Mr Rudd announced he would be going to the Games while addressing Australian Institute of Sport (AIS) athletes in Canberra. He regaled the Olympians with his own sporting and cultural exploits.

“Things have changed, it’s good to see that they have,” he said.

“The closest thing I got to competitive sport in Beijing was playing for Australia in the Australian team in Beijing in cricket.

“There were only 12 Australians in China at the time and I was selected as 12th man. As our captain said, I never troubled the score-keepers much.”

‘Political pollution’

While Mr Rudd may have been self-deprecating in his manner, some of his political opponents – including Greens leader Bob Brown – don’t see anything funny about his decision to attend the games.

“The pollution of Beijing strong-arm politics has reached the Prime Minister’s office here in Canberra,” Senator Brown said.

He says going to Beijing gives the Chinese Government credibility when it should be criticised for human rights abuses, particularly in Tibet.

“Mr Rudd should be not going to the opening ceremony unless there was a real breakthrough for the Tibetans in negotiating the conditions between [Chinese President] Hu Jintao, the top communist leader in Beijing, and the Dalai Lama and his representatives,” Senator Brown said.

“It’s not much of an ask, but even that’s been dropped by Kevin Rudd.

“It’s not just pollution here that’s affecting our ability to have the full team at the opening ceremony – and quite a few of the athletes will be looking after their health by waiting until the track events – but there’s a political pollution that is very, very damaging here, and that is the sheer trade power and the dollar power and the money power and the political power of the Beijing bosses.”

Senator Brown’s argument has been bolstered by Amnesty International’s claim that as many as 1,000 detainees from the riots in Tibet in March remain unaccounted for.

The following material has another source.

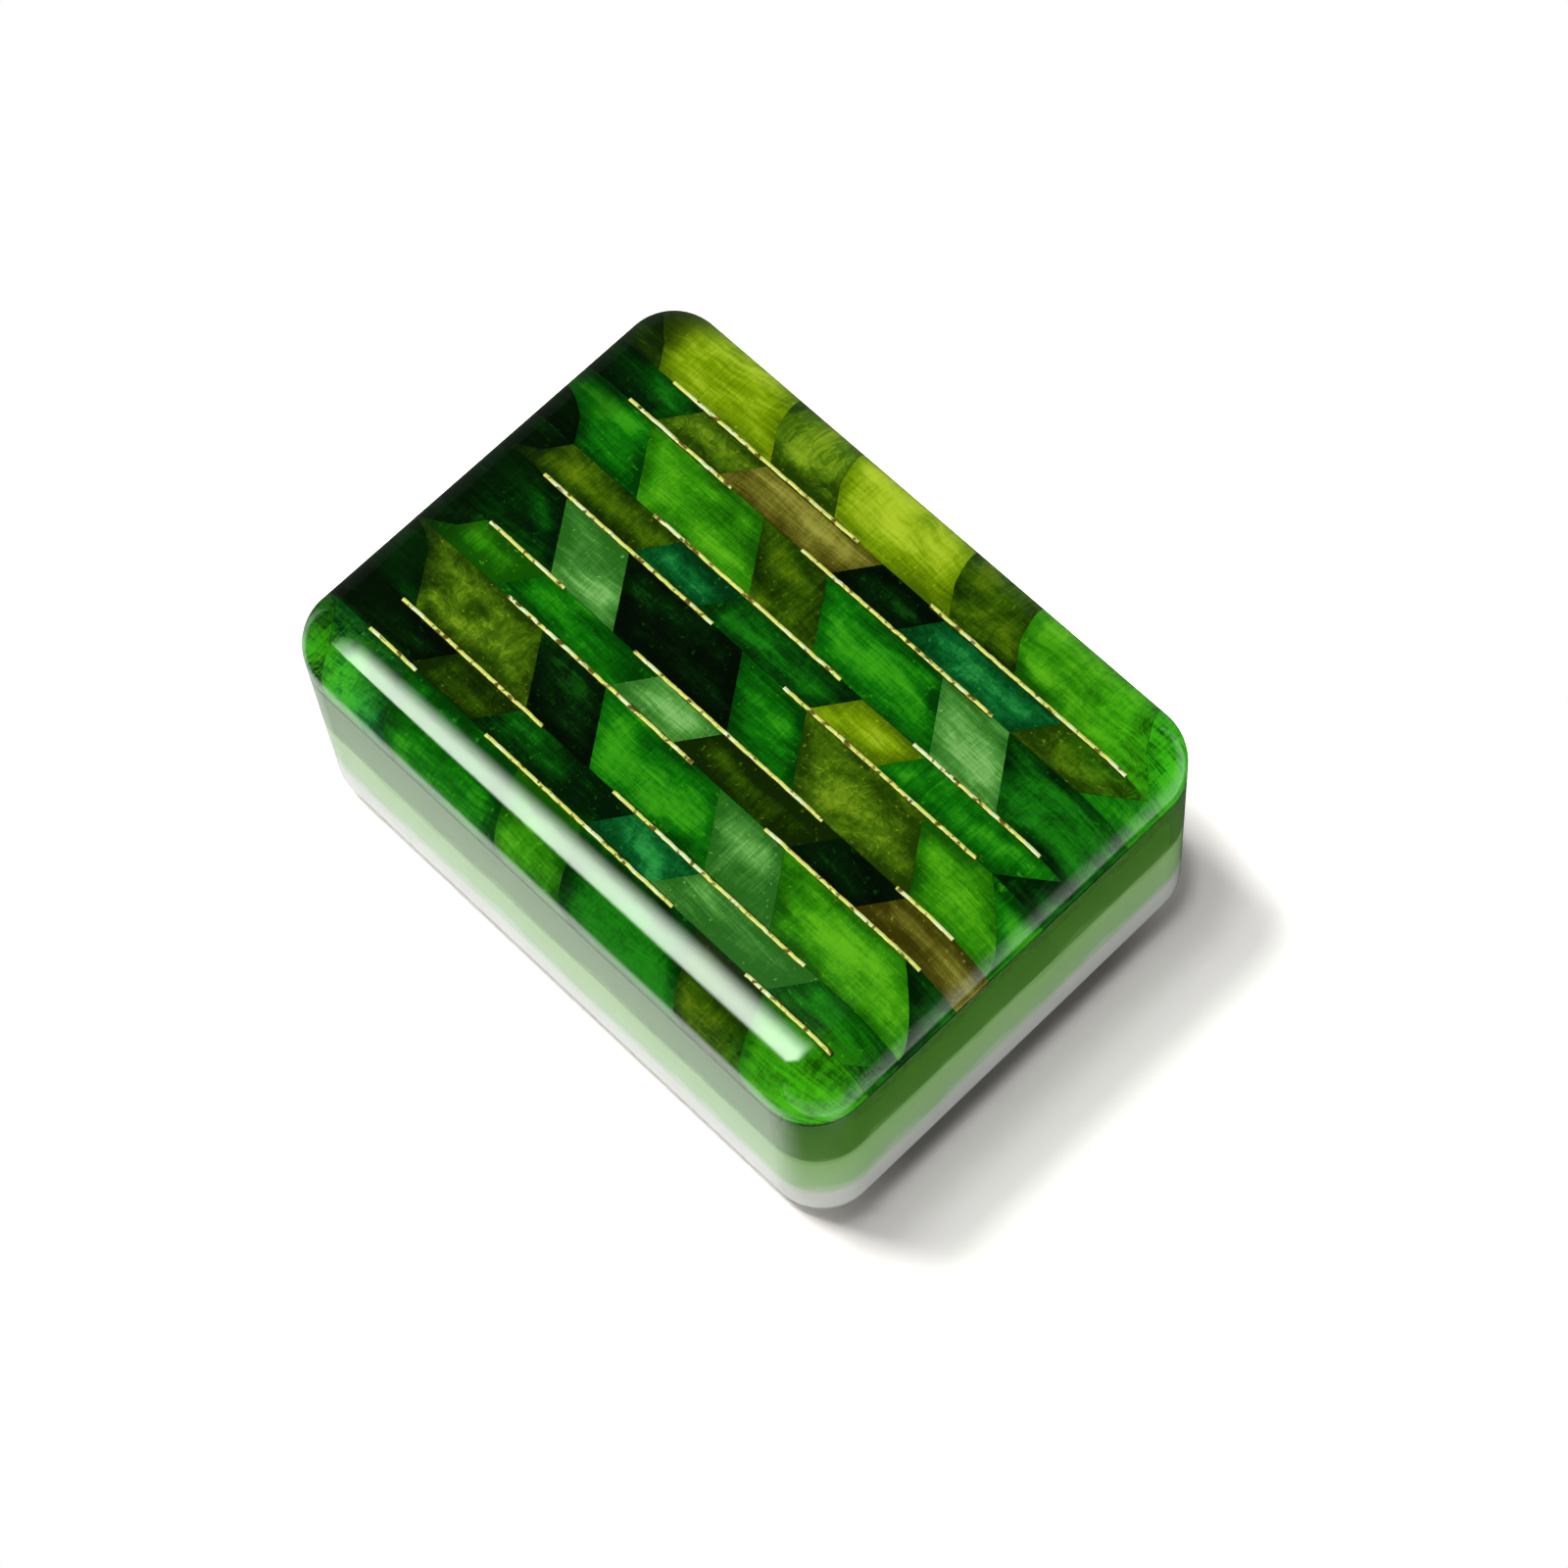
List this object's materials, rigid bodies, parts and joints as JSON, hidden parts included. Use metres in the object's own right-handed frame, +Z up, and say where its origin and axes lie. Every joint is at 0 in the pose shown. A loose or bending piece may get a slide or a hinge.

“For Amnesty International, simply the story is that hundreds – over 1,000 people – are unaccounted for in the Tibetan autonomous region and the neighbouring Tibetan populated areas,” spokeswoman Roseanne Rice said.

“The Chinese Government, through official media reports, has told us about numbers who’ve surrendered, who have been detained and then who have been charged and sentenced – and there’s a huge discrepancy. There’s hundreds of people unaccounted for.

Amnesty says under Chinese law, it is possible to be held in detention for four years without being charged.